[RFC v1 08/16] arm: mvebu: the core PCIe driver
Arnd Bergmann
arnd at arndb.de
Thu Dec 13 09:58:54 EST 2012
On Wednesday 12 December 2012, Jason Gunthorpe wrote:
> pex at e0000000 {
> /* The standard for PCI devices is 3 byte addresses, with the top
> cell being the region encoding 0x02000000 is non prefetchable mmio */
> device_type = "pci";
> #address-cells = <3>;
> #size-cells = <2>;
> ranges = <0x02000000 0x00000000 0x00000000 0xe0000000 0x0 0x8000000>;
> /* Also ranges for prefetchable and IO. On Marvell
> prefetchable and MMIO are the same decoder window */
> bus-range = <0x0 0xFF>;
>
> regs = <0xD0040000 0x2000
> 0xD0042000 0x2000
> ...>; // One tuple for each port
> interrupts = <58 59.. >; // One IRQ for each port
>
> /* The PEX is a chained interrupt controller too,
> since each pex has a interrupt mask/cause that
> contains INTA/B/C/D and internal status */
> interrupt-controller;
>
> /* This describes the INTA/B/C/D interrupt lines for
> each port. The exact layout depends on how the
> ports are viewed in the kernel */
> interrupt-map = <.. &pex ..>;
> };
Agreed, this looks like it would be the ideal representation.
> > device number." Again, we don't have such hardcoded relation between a
> > PCIe interface and "PCI address lines", so I really don't see how to
> > use this "interrupt mapping" representation.
>
> The document is describing the legacy bus PCI interrupt scheme. PCI-E
> emulates this using INTA/B/C/D inband messaging. It also emulates the
> 'standard' IDSEL hookup. So you end up with a very simple identity
> mapping..
>
> /* Single port version, multiple-ports will have one group of four
> for each */
> interrupt-map-mask = <0x0 0x0 0x0 0x7>;
> interrupt-map = <
> 0x0 0x0 0x0 0x1 &pex 0> /* int A */
> 0x0 0x0 0x0 0x2 &pex 1> /* int B */
> 0x0 0x0 0x0 0x3 &pex 2> /* int C */
> 0x0 0x0 0x0 0x4 &pex 3> /* int D */>;
> Note that the Kirkwood/Orion stuff doesn't really do this right. It
> just assigns a single interrupt to the port, which is the PEX
> interrupt cause summary interrupt and provides no possibility to
> access INTA/B/C/D which will break if you ever try to use a
> multi-function device or a PCI bridge. It also doesn't monitor the
> other PEX interrupt statuses to machine check when things go wrong on
> the bus.
If the IntA to IntD lines are all on the same host interrupt, you
might only need one line above and make the map-mask all zeroes.
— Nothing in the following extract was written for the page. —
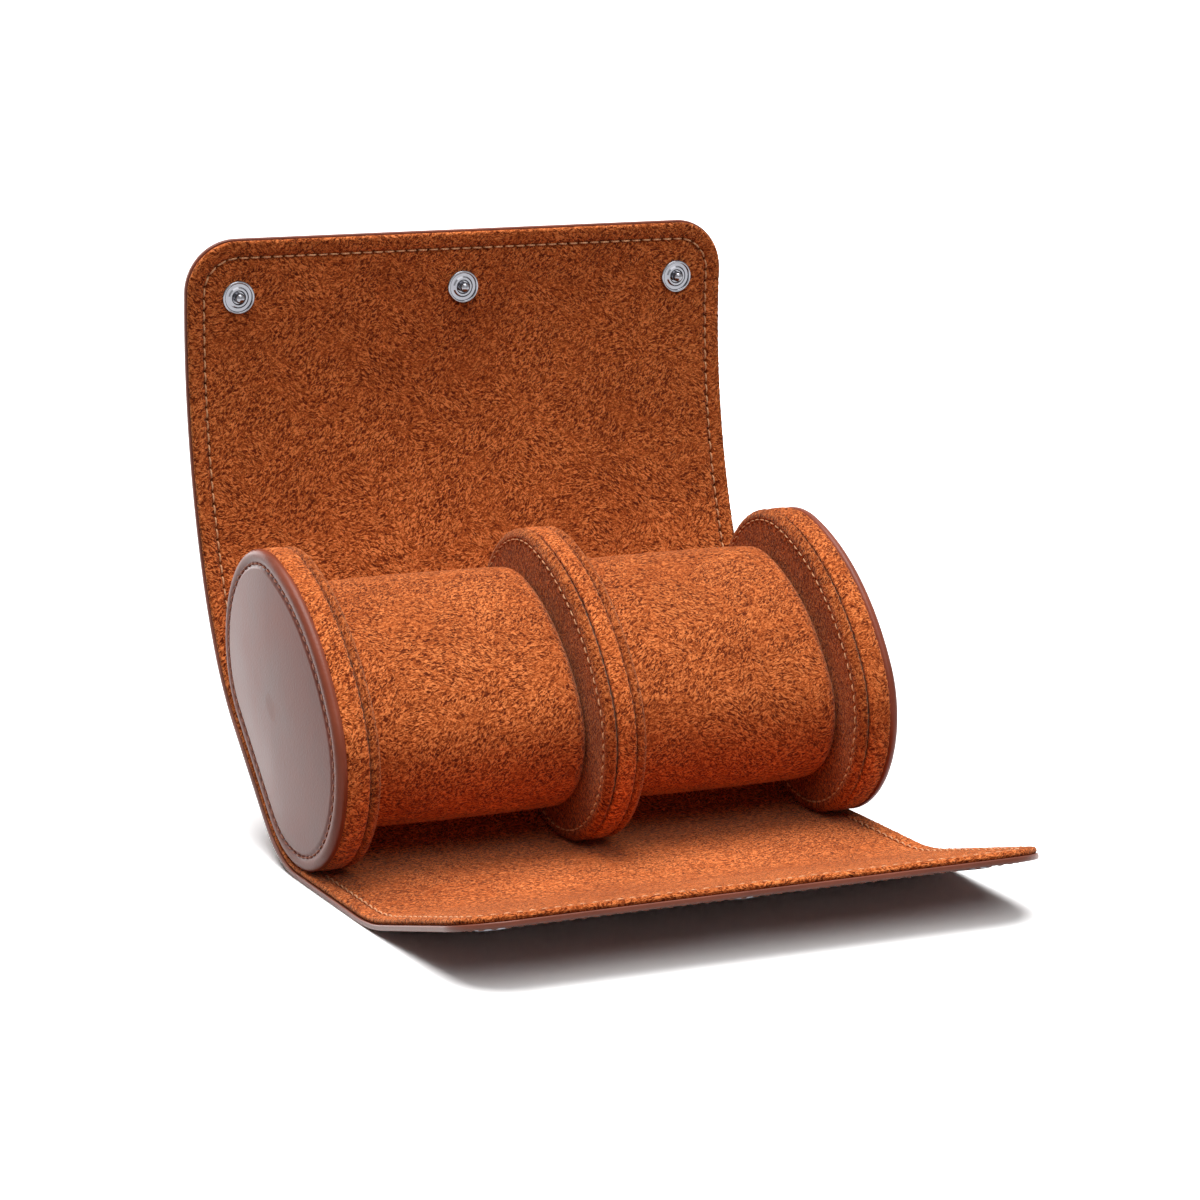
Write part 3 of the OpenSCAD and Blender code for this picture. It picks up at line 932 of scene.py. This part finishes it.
def wall_ring(x, inset, shrink=1.0):
    """The wall's outline at x, set in and then drawn towards its middle.
    inset is one length, or one for each point."""
    plan = WALL_P - np.reshape(inset, (-1, 1)) * WALL_N
    plan = WALL_MIDDLE + (plan - WALL_MIDDLE) * shrink
    return np.concatenate([np.full((WALL_COUNT, 1), x), plan], 1)


def loft(name, rings, materials, closed=False, picks=None):
    """A skin through rings of points.  It is closed with a fan at both ends,
    or, if closed, it runs back from its last ring to its first.  picks has
    the material of the faces that start at each ring."""
    n = len(rings[0])
    if closed:
        rings = list(rings) + [rings[0]]
    points = np.concatenate(rings)
    faces = grid_faces(len(rings), n, False, 0, True)
    if closed:
        total = (len(rings) - 1) * n
        points = points[:total]
        faces = [[q % total for q in f] for f in faces]
    if picks is None:
        picks = [0] * len(faces)
    else:
        picks = [picks[f[0] // n] for f in faces]
    if not closed:
        for ring, first in ((rings[0], 0), (rings[-1], (len(rings) - 1) * n)):
            centre = len(points)
            points = np.concatenate([points, ring.mean(0)[None]])
            for k in range(n):
                faces.append([first + (k + 1) % n, first + k, centre])
                picks.append(picks[0] if first == 0 else picks[-1])
    piece = to_scene(name, points, faces, materials, picks)
    face_outward(piece)
    return piece


# The fan that closes the middle of a face begins at this share.
FAN_SHARE = 0.1


def to_middle(x_of, inset, steps):
    """Rings from an inset line in to the middle of a face.  x_of(share)
    gives x, share being 1 at that line and 0 at the middle."""
    shares = [math.sin(math.pi / 2 * k / steps) for k in range(steps, 0, -1)]
    shares = [f for f in shares[1:] if f > FAN_SHARE] + [FAN_SHARE]
    return [wall_ring(x_of(f), inset, f) for f in shares]


WALL_STITCH_PITCH = 3.1
WALL_STITCH_LEN = 2.35
WALL_RUN = np.arange(WALL_COUNT) * np.linalg.norm(WALL_P[1] - WALL_P[0])
WALL_AROUND = WALL_RUN[-1] + np.linalg.norm(WALL_P[0] - WALL_P[-1])
PUCKERS = 2 * math.pi * round(WALL_AROUND / WALL_STITCH_PITCH) / WALL_AROUND


WALL_NAP = 0.07
PILLOW_NAP = 0.05


def nappy(ring, size=WALL_NAP):
    """A ring made uneven by the nap, towards and away from its middle."""
    out = ring - ring.mean(0)
    out[:, 0] = 0
    out /= np.linalg.norm(out, axis=1)[:, None] + 1e-9
    return ring + size * rough(ring, 1.0)[:, None] * out


def pucker(size):
    """How far a sewn edge draws in between its stitches."""
    return size * (0.5 + 0.5 * np.cos(PUCKERS * WALL_RUN))


WALL_ARCH = 0.2


def ring_threads(name, x, inset, face, material, radius, lift):
    """Stitches round a wall's face, at x.  face is the way it looks along X."""
    route = wall_ring(x, inset)
    route = np.concatenate([route, route[:1]])
    _, at, run = spaced(route, WALL_STITCH_PITCH)
    u = np.linspace(-1, 1, 7)
    normal = np.tile([face, 0.0, 0.0], (len(u), 1))
    lines = []
    for a in at:
        line = on_route(a + u * WALL_STITCH_LEN / 2, route, run)
        line = line + normal * (lift + WALL_ARCH * (1 - u ** 2) - DIVE * u ** 6)[:, None]
        lines.append((line, normal))
    points, faces = stitch_mesh(lines, radius)
    return to_scene(name, points, faces, [material])


def rim_arc(radius, centre, first, last, steps):
    """A rounded rim, as (depth, inset)."""
    turn = np.radians(np.linspace(first, last, steps))
    return [(centre + radius * math.sin(a), radius - radius * math.cos(a)) for a in turn]


# A padded face, as (depth out from the band, inset, pucker): the edge next to
# the band, and the sewn line and groove inside the round rim.
PAD_EDGE = [(0.0, 1.45, 0), (0.03, 0.9, 0.35), (0.2, 0.46, 0.4), (0.5, 0.16, 0.28)]
PAD_RIM_R = 2.3
PAD_RIM_AT = 0.8
PAD_RIM_PUCKER = 0.08
PAD_SEWN = [(3.08, 2.5, 0), (3.0, 2.75, 0), (2.86, 3.0, 0),
            (2.84, 3.2, 0), (2.95, 3.45, 0), (3.06, 3.8, 0)]
PAD_HEIGHT = 3.06
PAD_CROWN = 0.1
PAD_INSET = 4.2
PAD_SEAM = (2.86, 3.1)


def padded_wall_face(name, at, face, node):
    """A suede face sewn over a wall's rim.  at is where it meets the band,
    and face the way it looks along X."""
    rim = [(d, i, PAD_RIM_PUCKER) for d, i in rim_arc(PAD_RIM_R, PAD_RIM_AT, 4, 90, 12)]
    rings = [wall_ring(at + face * d, i + pucker(p)) for d, i, p in PAD_EDGE + rim + PAD_SEWN]
    rings += to_middle(lambda f: at + face * (PAD_HEIGHT + PAD_CROWN * math.sin(math.pi * f)),
                       PAD_INSET, 22)
    piece = loft(name, [nappy(ring) for ring in rings], [SUEDE_FACE_PAINTED_SHADE])
    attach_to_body(piece, "case")
    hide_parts(node)
    depth, inset = PAD_SEAM
    thread = ring_threads("stitches_" + name, at + face * depth, inset, face, THREAD, 0.24, 0.1)
    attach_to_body(thread, "case")


# The band's edges turn in this far, its middle swells and its edges pucker.
BAND_TURN_IN = 1.45
BAND_FALL = 0.75
BAND_SWELL = 0.06
BAND_PUCKER = 0.3


def suede_band(name, first, last, node):
    """The strip of suede round a wall's rim."""
    half = (last - first) / 2
    middle = (first + last) / 2
    rings = [wall_ring(first, BAND_TURN_IN)]
    for a in np.radians(np.linspace(-90, 90, 15)):
        inset = BAND_FALL * (1 - math.cos(a) ** 0.6) - BAND_SWELL
        inset = inset + pucker(BAND_PUCKER * abs(math.sin(a)) ** 6)
        rings.append(wall_ring(middle + half * math.sin(a), inset))
    rings.append(wall_ring(last, BAND_TURN_IN))
    piece = loft(name, [nappy(ring) for ring in rings], [SUEDE_WALL_PAINTED_LIT], closed=True)
    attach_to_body(piece, "case")
    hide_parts(node)


# The rolled edge of the leather face, as (depth in from the face, inset),
# and the sewn groove inside it.
ROLL = [(3.6, 1.45), (3.2, 0.7), (2.85, 0.3), (2.5, 0.08), (2.1, 0), (1.7, 0.04), (1.3, 0.18),
        (0.95, 0.4), (0.62, 0.72), (0.36, 1.12), (0.2, 1.6), (0.14, 2.1), (0.17, 2.6),
        (0.26, 3.0), (0.4, 3.35)]
GROOVE_RINGS = [(0.54, 3.6), (0.62, 3.85), (0.62, 4.15), (0.52, 4.4), (0.36, 4.65), (0.2, 4.95)]
PULLED = (3.2, 4.7)
FACE_PULL = 0.12
FACE_INSET = 5.3
FACE_EDGE = 0.05
FACE_CROWN = 2.0
FACE_SEAM = (0.62, 3.95)


def leather_face(name, outer, face, nodes):
    """The leather over the outside of an end wall: a rolled edge, a sewn
    groove and a padded, crowned middle."""
    rings = []
    for depth, inset in ROLL + GROOVE_RINGS:
        pull = pucker(FACE_PULL) if PULLED[0] < inset < PULLED[1] else 0
        rings.append(wall_ring(outer - face * depth, inset + pull))
    rings += to_middle(lambda f: outer - face * (FACE_EDGE - FACE_CROWN * (1 - f ** 2.1)),
                       FACE_INSET, 26)
    picks = [1] * len(ROLL) + [0] * (len(rings) - len(ROLL))
    piece = loft(name, rings, [LEATHER_PLAIN, LEATHER_ROLL], picks=picks)
    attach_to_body(piece, "case")
    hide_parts(*nodes)
    depth, inset = FACE_SEAM
    thread = ring_threads("stitches_" + name, outer - face * depth, inset, face,
                          THREAD_DARK, 0.26, 0.12)
    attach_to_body(thread, "case")


BAND_GAP = 0.15

for side, name in ((-1, "left"), (1, "right")):
    outer = side * CASE_W / 2
    leather_face(name + "_leather", outer, side, [name + "_face", name + "_welt"])
    inner_edge = outer - side * (END_T - RIM_T)
    ends = sorted([outer - side * (FACE_T + BAND_GAP), inner_edge + side * SEAM])
    suede_band(name + "_suede_band", *ends, name + "_band")
    padded_wall_face(name + "_suede_face", inner_edge, -side, name + "_inner")

half = DIVIDER_T / 2 - RIM_T
suede_band("divider_suede_band", SEAM - half, half - SEAM, "divider_band")
padded_wall_face("divider_suede_right", half, 1, "divider_right")
padded_wall_face("divider_suede_left", -half, -1, "divider_left")

# ---------------------------------------------------------- the pillows

BAY_W = (CASE_W - 2 * END_T - DIVIDER_T) / 2
PILLOW_LEN = BAY_W - 2 * PILLOW_PLAY
PILLOW_EDGE_R = 4.5
PILLOW_SWELL = 0.45
PILLOW_WAVES = 0.12
SLEEVE_TURN = 9
# The sleeve's rolled hem on the pillow's end, as (depth, less inset).
HEM = [(1.1, 0), (0.5, 0.2), (0.12, 0.8), (0, 1.8)]
# The cap inside the hem, as (depth, further inset), and its crown.
CAP_GAP = 0.15
CAP_EDGE = [(1.2, 0), (0.6, 0), (0.42, 0.4)]
CAP_DEPTH = 0.2
CAP_DISH = 0.2


def pillow(name, middle, body):
    """A stuffed tube whose sleeve turns in over its ends, where a cap is."""
    low = middle - PILLOW_LEN / 2
    profile = [(d, STRAP_GAP + SLEEVE_TURN - less) for d, less in HEM]
    for a in np.radians(np.linspace(0, 90, 12)):
        profile.append((PILLOW_EDGE_R * (1 - math.sin(math.pi / 2 - a)),
                        STRAP_GAP + PILLOW_EDGE_R * (1 - math.sin(a))))
    full = [(low + d, i) for d, i in profile]
    for d in np.linspace(PILLOW_EDGE_R, PILLOW_LEN - PILLOW_EDGE_R, 46)[1:-1]:
        share = (d - PILLOW_EDGE_R) / (PILLOW_LEN - 2 * PILLOW_EDGE_R)
        full.append((low + d, STRAP_GAP - PILLOW_SWELL * math.sin(math.pi * share) ** 0.5))
    full += [(low + PILLOW_LEN - d, i) for d, i in reversed(profile)]
    soft = PILLOW_WAVES * np.sin(WALL_RUN / 9 + middle) * np.sin(WALL_RUN / 23)
    rings = [nappy(wall_ring(x, i + soft), PILLOW_NAP) for x, i in full]
    sleeve = loft(name + "_sleeve", rings, [SUEDE_PILLOW])
    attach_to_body(sleeve, body)
    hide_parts(name + "_sleeve", name + "_core")
    for end, face in ((low, -1), (low + PILLOW_LEN, 1)):
        inset = STRAP_GAP + SLEEVE_TURN + CAP_GAP
        rings = [wall_ring(end - face * d, inset + more) for d, more in CAP_EDGE]
        rings += to_middle(lambda f, e=end, s=face: e - s * (CAP_DEPTH + CAP_DISH * f ** 2),
                           inset + CAP_EDGE[-1][1], 8)
        cap = loft(f"{name}_cap_{'left' if face < 0 else 'right'}", rings, [SUEDE_PILLOW])
        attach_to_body(cap, body)
        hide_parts(name + "_caps")


BAY_X = DIVIDER_T / 2 + BAY_W / 2
pillow("pillow_left", -BAY_X, "pillow_left")
pillow("pillow_right", BAY_X, "pillow_right")

# ------------------------------------------- the CAD model's own pieces

def dress(node, material):
    """Gives one of the CAD model's own pieces its material."""
    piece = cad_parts[node]
    piece.data.materials.clear()
    piece.data.materials.append(material)


for place in ("left", "middle", "right"):
    dress("stud_" + place, METAL)
    dress("stud_back_" + place, METAL)
    dress("socket_" + place, METAL_DARK)
    dress("socket_back_" + place, METAL_DARK)
    dress("socket_spring_" + place, METAL)
for wall in ("left", "right", "divider"):
    dress(wall + "_core", BOARD)

# ---------------------------------------------------- floor and lights

def seen_rays(nodes, links):
    """1 for rays that show the background: seen, mirrored or through glass."""
    rays = nodes.new("ShaderNodeLightPath")
    seen = math_node(nodes, links, "ADD", rays.outputs["Is Camera Ray"], rays.outputs["Is Glossy Ray"])
    return math_node(nodes, links, "ADD", seen, rays.outputs["Is Transmission Ray"], True)


# The floor's colour where it is seen, where only its shadow shows, and the
# colour that lights the object.
FLOOR_WHITE = 1.5
FLOOR_BOUNCE = 0.12
FLOOR_HALF = 6000


def make_floor():
    """A white floor that keeps its shadow, and throws back little light."""
    material, nodes, links, shader = new_material("floor")
    shader.inputs["Base Color"].default_value = (FLOOR_BOUNCE, FLOOR_BOUNCE, FLOOR_BOUNCE, 1)
    shader.inputs["Roughness"].default_value = 1
    shader.inputs["Specular IOR Level"].default_value = 0
    seen = nodes.new("ShaderNodeBsdfDiffuse")
    seen.inputs["Color"].default_value = (FLOOR_WHITE, FLOOR_WHITE, FLOOR_WHITE, 1)
    mix = nodes.new("ShaderNodeMixShader")
    links.new(seen_rays(nodes, links), mix.inputs[0])
    links.new(shader.outputs[0], mix.inputs[1])
    links.new(seen.outputs[0], mix.inputs[2])
    links.new(mix.outputs[0], nodes["Material Output"].inputs["Surface"])
    far = FLOOR_HALF
    corners = [(-far, -far, 0), (far, -far, 0), (far, far, 0), (-far, far, 0)]
    floor = to_scene("floor", corners, [[0, 1, 2, 3]], [material])


def make_sun(name, toward, strength, spread):
    """A soft light from a direction, the same all over the scene."""
    data = bpy.data.lights.new(name, "SUN")
    data.energy = strength
    data.angle = math.radians(spread)
    sun = bpy.data.objects.new(name, data)
    sun.rotation_euler = Vector(toward).to_track_quat("Z", "Y").to_euler()
    bpy.context.scene.collection.objects.link(sun)


def make_world(level):
    """A white room where it is seen or reflected, and a dim even light."""
    world = bpy.data.worlds.new("room")
    bpy.context.scene.world = world
    world.use_nodes = True
    nodes, links = world.node_tree.nodes, world.node_tree.links
    background = nodes["Background"]
    background.inputs["Color"].default_value = (1, 1, 1, 1)
    strength = math_node(nodes, links, "MULTIPLY", seen_rays(nodes, links), 1 - level)
    links.new(math_node(nodes, links, "ADD", strength, level), background.inputs["Strength"])


WORLD_LEVEL = 0.045
# Each lamp: name, direction towards it, strength, and spread in degrees.
SUNS = [("overhead", (-0.05, 0.08, 1), 3.8, 46),
        ("front", (-0.02, -0.75, 1), 1.0, 44),
        ("behind", (-0.14, 0.98, 0.02), 1.25, 34)]

make_floor()
make_world(WORLD_LEVEL)
for sun in SUNS:
    make_sun(*sun)

view = bpy.context.scene.view_settings
view.view_transform = "Standard"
I would assume though that we need to key in the slot ID in some way.
> Also, I have some stuff that makes MSI work on Kirkwood that I am
> using, you might be interested in some of that too someday..
>
> Well, I hope you find this informative..
Thank you very much for your explanation, that was much more than I would
have known without extensive research on the Marvell specifics.